Level 3 might be the fact that we, as players, are also supposed to trust Kojima once again, despite MGSV: The Phantom Pain. Despite the cancelled Silent Hills. Despite him being fired/quitting from Konami. Despite being controversial and crazy. There’s no doubt that Kojima wants to be known as a guy whose games millions of people will buy without really knowing anything. Trust comes from a long history of doing the work and pulling through on your promises. Will you pre-order the game?

Which brings us to Level 4: popular support from strangers. Aside from dedicated fans and followers, Kojima tries to widen his audience constantly. He has gone further than pretty much anyone in the industry to try to connect with hardcore fans but also the wider public. He can’t rest on his reputation and following alone. His social media epitomizes this effort to reach out to various brands, promoters, and communities. His press tours, interviews, and player’s guides with plenty of insight have served the same purpose since the 1990’s. In Death Stranding the “thumbs up” system clearly has a social media vibe, but there’s a disconnect here that I think opens up a better interpretation.

In the game, people automatically approve of your work by using the ropes, ladders, and other things you’ve placed in the world and left for others. The running tally of usage is tracked with your name displayed so that people can remember you and be thankful. Obviously creating a blog or a tweet is different than creating a bridge or rope for people to use for their own practical reasons, right? That’s why I don’t think social media itself is the analogy here, just a familiar metric that represents approval from strangers.

The actual analogy is about the experiences Kojima has created for us, and how we have remembered and appreciated them. What we’re doing in the game may be extremely utilitarian, and therefore not artistic, intellectual, or social, right? But since it’s just a video game and nobody is actually starving or being beaten down by the weather and terrain, it’s actually more like social media than the diagetic explanations would suggest. It’s ultimately an online shared experience where people are sharing their ideas. It’s a statement about Kojima’s own player-centric philosophy. The whole “strand genre” concept revolves around players considering each other’s needs, and that’s what Kojima has been doing since forever.

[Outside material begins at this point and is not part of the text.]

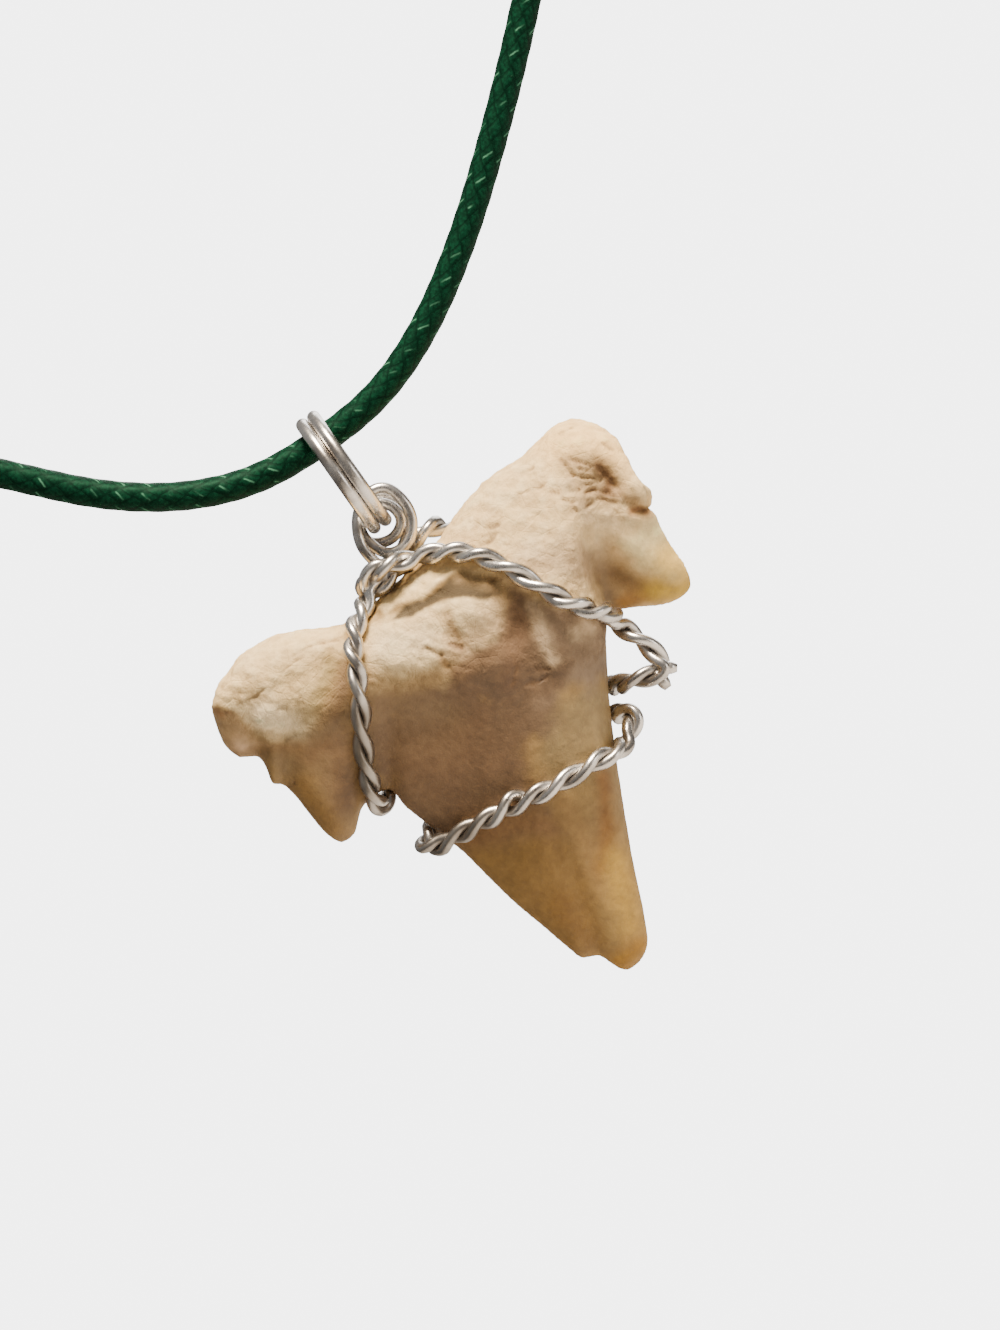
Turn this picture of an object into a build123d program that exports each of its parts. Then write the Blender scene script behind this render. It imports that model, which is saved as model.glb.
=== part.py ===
import math
import os

from build123d import *

# A shark tooth pendant on a cord, as it hangs. Millimetres, +Z up, the front faces -Y.
# The origin is the nape: the middle of the clasp, at the top of the cord's loop.

# Cord and clasp
cord_diameter = 2.0
clasp_length = 20.0
clasp_diameter = 5.6
clasp_waist_share = 0.80  # the grooved middle of the barrel, as a share of its diameter
clasp_mouth_wall = 0.8  # the rim round the cord at each end of the barrel

# Bail ring: a split ring of two turns of round wire
ring_length = 9.2
ring_wire = 0.9
ring_play = 0.15  # between the ring and the cord that it hangs on
ring_turn_gap = 0.05
ring_jog_angle = 40.0  # degrees of the turn in which the wire steps over to the second turn
ring_jog_place = 50.0  # degrees from the ring's top to the middle of that step

# Wrapping wire: one wire folded at the eye and twisted on itself
wire_diameter = 0.75
strand_gap = 0.08
twist_pitch = 4.4
wire_clearance = 0.06  # between the wire and the tooth
eye_play = 0.32  # sideways, between the eye and the two turns of the ring
eye_sag = 0.30  # how far the eye's centre lies below the ring's wire
steps_per_twist = 8
wire_sides = 6
ring_sides = 10

# Tooth
tooth_width = 33.0
tooth_height = 32.6
root_below_eye = 1.1  # from the eye's centre down to the top of the root's lobes
root_front = 4.8  # from the tooth's middle plane to its bulging front
root_back = 3.7
tooth_set_back = 0.25  # the middle plane lies behind the ring, so that the tooth hangs plumb

# The cord's route, clockwise from the clasp's right end, seen from the front: x, y, z
cord_route = [
    (24.2, 0.0, 0.0),
    (38.6, 0.0, -1.7),
    (52.8, 0.0, -4.8),
    (68.1, 0.0, -12.2),
    (78.3, 0.0, -25.8),
    (80.1, 0.0, -42.7),
    (75.3, 0.0, -59.5),
    (66.5, 0.0, -74.6),
    (55.5, 0.0, -88.2),
    (44.5, 0.0, -99.8),
    (34.5, 0.0, -109.6),
    (26.5, 0.0, -117.2),
    (20.6, 0.0, -122.3),
    (15.2, 0.0, -126.55),
    (10.0, 0.0, -129.8),
    (5.0, 0.0, -131.73),
    (0.0, 0.0, -132.08),
    (-5.2, 0.0, -131.7),
    (-9.8, 0.0, -129.8),
    (-14.0, 0.0, -126.7),
    (-17.8, 0.0, -122.6),
    (-22.6, 0.0, -117.2),
    (-29.5, 0.0, -109.3),
    (-38.6, 0.0, -98.6),
    (-48.8, 0.0, -86.3),
    (-59.5, 0.0, -72.5),
    (-68.6, 0.0, -57.6),
    (-74.6, 0.0, -41.2),
    (-73.7, 0.0, -24.2),
    (-64.8, 0.0, -10.9),
    (-50.5, 0.0, -3.6),
    (-37.2, 0.0, -1.2),
    (-23.6, 0.0, 0.0),
]
bearing_z = -132.0  # the cord's centre where the ring hangs on it
arc_share = 0.45  # of the shorter run beside a corner, taken by that corner's arc

# The root's upper edge, from the left lobe's end to the right lobe's end.
# Shares of the tooth's width, from the hanging line, and of its height, from the top.
# across, down
root_edge = [
    (-0.484, 0.060),
    (-0.465, 0.043),
    (-0.444, 0.033),
    (-0.381, 0.017),
    (-0.305, 0.022),
    (-0.241, 0.047),
    (-0.163, 0.085),
    (-0.033, 0.074),
    (0.063, 0.057),
    (0.144, 0.028),
    (0.226, 0.006),
    (0.308, 0.012),
    (0.391, 0.000),
    (0.439, 0.009),
    (0.472, 0.046),
    (0.488, 0.092),
    (0.477, 0.174),
    (0.486, 0.215),
    (0.483, 0.231),
]

# The lower edge, round the left cusplet, the blade and the right cusplet. Each row is also
# the foot of a section that starts on the root's edge, at a share of that edge's length, and
# has a share of the root's full thickness.
# across, down, above, bulk
crown_edge = [
    (-0.484, 0.060, 0.000, 0.00),
    (-0.501, 0.095, 0.014, 0.36),
    (-0.512, 0.142, 0.034, 0.50),
    (-0.504, 0.185, 0.064, 0.60),
    (-0.472, 0.206, 0.095, 0.66),
    (-0.473, 0.240, 0.126, 0.70),
    (-0.481, 0.269, 0.159, 0.71),
    (-0.464, 0.283, 0.185, 0.71),
    (-0.456, 0.329, 0.216, 0.71),
    (-0.449, 0.409, 0.240, 0.72),
    (-0.434, 0.447, 0.264, 0.73),
    (-0.399, 0.447, 0.288, 0.75),
    (-0.364, 0.417, 0.313, 0.77),
    (-0.332, 0.410, 0.342, 0.80),
    (-0.291, 0.416, 0.372, 0.84),
    (-0.288, 0.461, 0.398, 0.88),
    (-0.271, 0.518, 0.425, 0.92),
    (-0.243, 0.610, 0.454, 0.96),
    (-0.225, 0.715, 0.479, 0.99),
    (-0.200, 0.815, 0.503, 1.00),
    (-0.178, 0.898, 0.527, 1.00),
    (-0.168, 0.925, 0.552, 1.00),
    (-0.138, 0.939, 0.576, 1.00),
    (-0.128, 0.968, 0.599, 1.00),
    (-0.112, 0.997, 0.623, 1.00),
    (-0.082, 1.000, 0.648, 1.00),
    (-0.050, 0.984, 0.671, 0.99),
    (-0.027, 0.950, 0.692, 0.98),
    (0.006, 0.874, 0.713, 0.96),
    (0.043, 0.788, 0.737, 0.94),
    (0.092, 0.685, 0.761, 0.91),
    (0.152, 0.566, 0.784, 0.87),
    (0.215, 0.460, 0.802, 0.83),
    (0.265, 0.388, 0.823, 0.79),
    (0.298, 0.384, 0.844, 0.76),
    (0.360, 0.415, 0.864, 0.74),
    (0.407, 0.429, 0.883, 0.72),
    (0.436, 0.422, 0.903, 0.71),
    (0.442, 0.396, 0.926, 0.68),
    (0.445, 0.328, 0.952, 0.62),
    (0.449, 0.259, 0.972, 0.52),
    (0.470, 0.249, 0.987, 0.38),
    (0.483, 0.231, 1.000, 0.00),
]
columns_per_row = 2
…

Kojima knows that ideas are cheap. He’s successful not because he has wacky ideas, but because he delivers them in a way that people care about. Most games flop because they don’t truly consider the player’s feelings and needs from moment to moment. “User experience” (UX) design is a fairly recent science, but it has exploded with the need for mobile app versions of billion-dollar companies like Facebook, YouTube, and everything else. It’s now a highly-valued field of study, where every glance and tap is counted and tracked. Old grumpy men and attention-deficit little girls alike are supposed to get hooked on the experience. The truth is, Kojima was one of the few people trying to focus on UX design decades ago. Please try not to laugh when I say that, as we remember the clunky, frustrating controls of earlier games. At the end of the day Kojima is still human, and went too far in favor of his own eccentric vision for a long time, hoping players would get sucked into his peculiar notions of what felt cool. At least he tried.

And let’s give him credit where it’s due: Kojima was very aware that everything contributed to the experience, which is why he always pushed for better audio-visuals and a strong balance of humor and tension. He despised the infamous NES port of the first Metal Gear, and subsequent Snake’s Revenge, specifically because they were blind to player psychology. In order to feel what players would be feeling in any given moment, Kojima would play the games himself and get a sense of what worked and what didn’t. We know from his Twitter account that Kojima literally did this in Death Stranding, playing the game and adjusting the difficulty in the world personally in order to anticipate what players would be experiencing so he could tweak it. Deadlines have always made it hard for him to put his own signature balance into the games, but he is the kind of designer who would obsess over the exact details of how something was implemented, because he knew that good ideas are wasted if they aren’t considerate of what a player is feeling at that moment.

In Kojima’s view, creating things that random strangers truly value is a much more involved, thoughtful process. The drudgery and agony of walking for miles is deliberately meant to cause players to appreciate every little gift or kindness left by others. The experience of loneliness, fear, and deprivation is supposed to be broken up psychologically by the contributions of others, so that next time you put something down that helps you a lot, you’ll be tempted to leave it there out of compassion for others, knowing how precious every little boost is.

Theoretically, some clever player will end up with millions of “likes” or whatever because they found a perfect spot to place a bridge or ladder that nobody else thought of, but everybody ends up using. Trolls will be ignored, because people won’t use their stuff. Why? Because getting around will be painful enough that we won’t want to waste time on indulging nonsense. I think it’s fair to say that Kojima wants to give us the tools and circumstances that reproduce a feeling he’s had before: the struggle and satisfaction of trying to be appreciated by people you’ll never meet. In this sense we become co-level designers, and our ideas are judged pragmatically. The fact that it involves sacrifice of resources (and time) makes it even less trivial, and even more analogous to Kojima spending years at a time painstakingly deliberating on design choices that we ultimately experience — for better or worse.